Short task:
Reproduce all of the data word for word.

════════════════

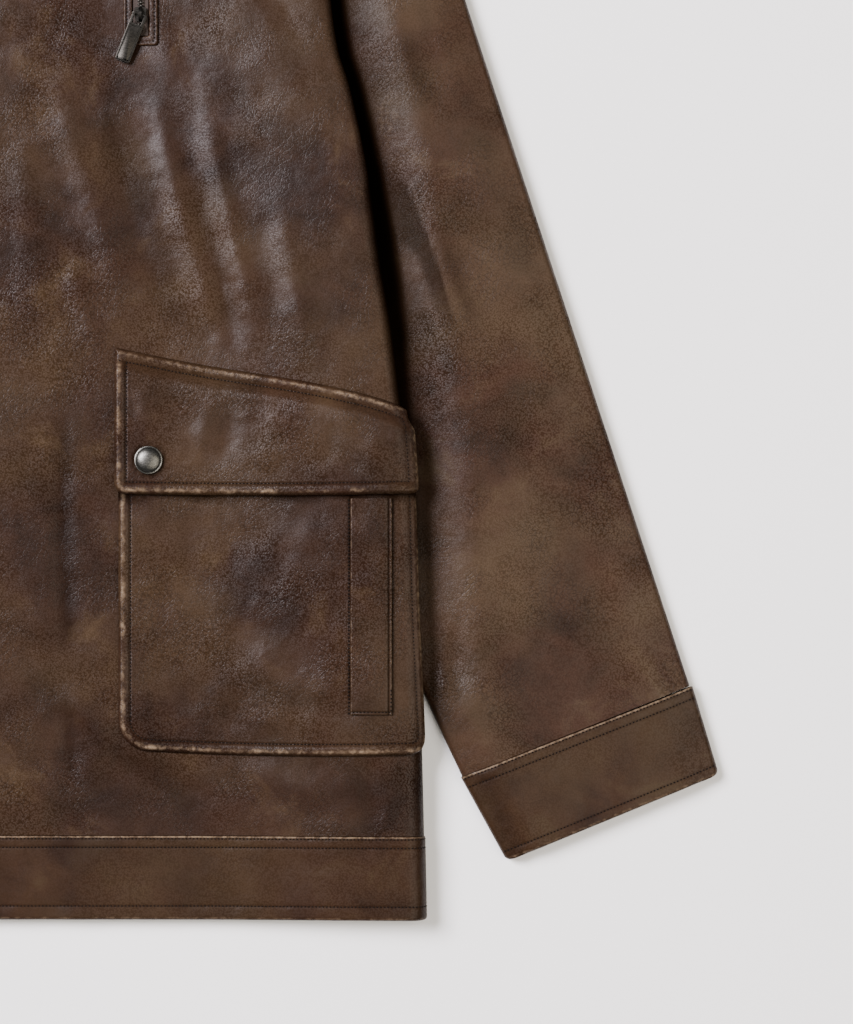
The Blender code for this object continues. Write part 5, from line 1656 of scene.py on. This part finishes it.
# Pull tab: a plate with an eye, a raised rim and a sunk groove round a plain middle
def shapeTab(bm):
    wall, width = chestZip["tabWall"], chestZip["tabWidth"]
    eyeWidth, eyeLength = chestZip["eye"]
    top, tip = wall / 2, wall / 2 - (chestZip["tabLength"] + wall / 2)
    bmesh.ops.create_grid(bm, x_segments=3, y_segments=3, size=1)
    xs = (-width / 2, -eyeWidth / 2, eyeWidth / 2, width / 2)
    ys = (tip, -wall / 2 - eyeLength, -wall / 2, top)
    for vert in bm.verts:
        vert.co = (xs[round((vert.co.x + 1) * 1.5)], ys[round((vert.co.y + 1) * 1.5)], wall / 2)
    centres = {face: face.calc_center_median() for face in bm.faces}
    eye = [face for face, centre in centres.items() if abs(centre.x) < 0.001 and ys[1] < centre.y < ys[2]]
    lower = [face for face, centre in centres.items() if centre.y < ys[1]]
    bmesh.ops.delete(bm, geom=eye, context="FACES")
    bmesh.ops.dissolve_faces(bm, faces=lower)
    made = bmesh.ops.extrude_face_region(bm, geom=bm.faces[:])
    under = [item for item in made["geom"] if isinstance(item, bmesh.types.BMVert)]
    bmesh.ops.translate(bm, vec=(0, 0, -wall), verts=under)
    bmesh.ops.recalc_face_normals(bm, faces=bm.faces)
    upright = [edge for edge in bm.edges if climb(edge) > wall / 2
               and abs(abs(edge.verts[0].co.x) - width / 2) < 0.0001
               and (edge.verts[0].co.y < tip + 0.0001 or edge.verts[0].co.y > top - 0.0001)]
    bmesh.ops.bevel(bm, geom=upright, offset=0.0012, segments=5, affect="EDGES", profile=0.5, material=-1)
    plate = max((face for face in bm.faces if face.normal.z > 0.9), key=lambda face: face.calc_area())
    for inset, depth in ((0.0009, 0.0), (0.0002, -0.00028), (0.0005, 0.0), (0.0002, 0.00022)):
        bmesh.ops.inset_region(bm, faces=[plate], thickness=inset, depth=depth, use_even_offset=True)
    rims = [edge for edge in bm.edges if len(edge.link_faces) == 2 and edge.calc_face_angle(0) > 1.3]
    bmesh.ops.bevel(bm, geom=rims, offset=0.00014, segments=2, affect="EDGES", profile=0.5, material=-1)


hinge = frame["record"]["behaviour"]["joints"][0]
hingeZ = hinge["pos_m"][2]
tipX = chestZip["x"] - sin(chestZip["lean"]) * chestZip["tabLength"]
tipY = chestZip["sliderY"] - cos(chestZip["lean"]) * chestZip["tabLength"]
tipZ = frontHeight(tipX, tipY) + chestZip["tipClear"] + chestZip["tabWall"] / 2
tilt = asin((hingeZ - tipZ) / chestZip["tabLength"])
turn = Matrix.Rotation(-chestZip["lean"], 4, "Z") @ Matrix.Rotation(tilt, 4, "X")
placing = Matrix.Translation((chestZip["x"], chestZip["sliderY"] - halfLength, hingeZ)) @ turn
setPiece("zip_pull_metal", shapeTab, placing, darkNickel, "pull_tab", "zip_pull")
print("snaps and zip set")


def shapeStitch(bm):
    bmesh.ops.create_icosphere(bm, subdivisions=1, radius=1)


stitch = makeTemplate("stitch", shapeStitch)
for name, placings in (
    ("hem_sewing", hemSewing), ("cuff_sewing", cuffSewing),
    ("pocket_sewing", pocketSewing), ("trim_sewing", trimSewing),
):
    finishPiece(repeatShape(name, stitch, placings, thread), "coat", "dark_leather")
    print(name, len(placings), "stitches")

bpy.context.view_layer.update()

════════════════

Exercise response:
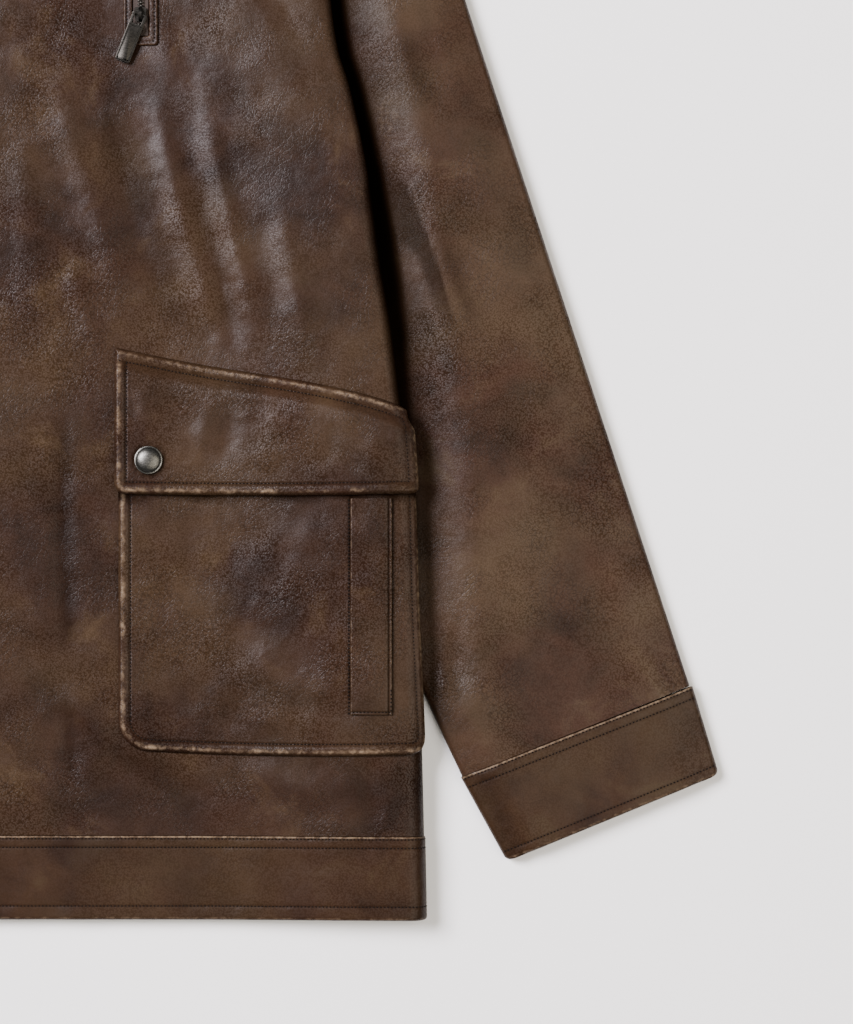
The Blender code for this object continues. Write part 5, from line 1656 of scene.py on. This part finishes it.
# Pull tab: a plate with an eye, a raised rim and a sunk groove round a plain middle
def shapeTab(bm):
    wall, width = chestZip["tabWall"], chestZip["tabWidth"]
    eyeWidth, eyeLength = chestZip["eye"]
    top, tip = wall / 2, wall / 2 - (chestZip["tabLength"] + wall / 2)
    bmesh.ops.create_grid(bm, x_segments=3, y_segments=3, size=1)
    xs = (-width / 2, -eyeWidth / 2, eyeWidth / 2, width / 2)
    ys = (tip, -wall / 2 - eyeLength, -wall / 2, top)
    for vert in bm.verts:
        vert.co = (xs[round((vert.co.x + 1) * 1.5)], ys[round((vert.co.y + 1) * 1.5)], wall / 2)
    centres = {face: face.calc_center_median() for face in bm.faces}
    eye = [face for face, centre in centres.items() if abs(centre.x) < 0.001 and ys[1] < centre.y < ys[2]]
    lower = [face for face, centre in centres.items() if centre.y < ys[1]]
    bmesh.ops.delete(bm, geom=eye, context="FACES")
    bmesh.ops.dissolve_faces(bm, faces=lower)
    made = bmesh.ops.extrude_face_region(bm, geom=bm.faces[:])
    under = [item for item in made["geom"] if isinstance(item, bmesh.types.BMVert)]
    bmesh.ops.translate(bm, vec=(0, 0, -wall), verts=under)
    bmesh.ops.recalc_face_normals(bm, faces=bm.faces)
    upright = [edge for edge in bm.edges if climb(edge) > wall / 2
               and abs(abs(edge.verts[0].co.x) - width / 2) < 0.0001
               and (edge.verts[0].co.y < tip + 0.0001 or edge.verts[0].co.y > top - 0.0001)]
    bmesh.ops.bevel(bm, geom=upright, offset=0.0012, segments=5, affect="EDGES", profile=0.5, material=-1)
    plate = max((face for face in bm.faces if face.normal.z > 0.9), key=lambda face: face.calc_area())
    for inset, depth in ((0.0009, 0.0), (0.0002, -0.00028), (0.0005, 0.0), (0.0002, 0.00022)):
        bmesh.ops.inset_region(bm, faces=[plate], thickness=inset, depth=depth, use_even_offset=True)
    rims = [edge for edge in bm.edges if len(edge.link_faces) == 2 and edge.calc_face_angle(0) > 1.3]
    bmesh.ops.bevel(bm, geom=rims, offset=0.00014, segments=2, affect="EDGES", profile=0.5, material=-1)


hinge = frame["record"]["behaviour"]["joints"][0]
hingeZ = hinge["pos_m"][2]
tipX = chestZip["x"] - sin(chestZip["lean"]) * chestZip["tabLength"]
tipY = chestZip["sliderY"] - cos(chestZip["lean"]) * chestZip["tabLength"]
tipZ = frontHeight(tipX, tipY) + chestZip["tipClear"] + chestZip["tabWall"] / 2
tilt = asin((hingeZ - tipZ) / chestZip["tabLength"])
turn = Matrix.Rotation(-chestZip["lean"], 4, "Z") @ Matrix.Rotation(tilt, 4, "X")
placing = Matrix.Translation((chestZip["x"], chestZip["sliderY"] - halfLength, hingeZ)) @ turn
setPiece("zip_pull_metal", shapeTab, placing, darkNickel, "pull_tab", "zip_pull")
print("snaps and zip set")


def shapeStitch(bm):
    bmesh.ops.create_icosphere(bm, subdivisions=1, radius=1)


stitch = makeTemplate("stitch", shapeStitch)
for name, placings in (
    ("hem_sewing", hemSewing), ("cuff_sewing", cuffSewing),
    ("pocket_sewing", pocketSewing), ("trim_sewing", trimSewing),
):
    finishPiece(repeatShape(name, stitch, placings, thread), "coat", "dark_leather")
    print(name, len(placings), "stitches")

bpy.context.view_layer.update()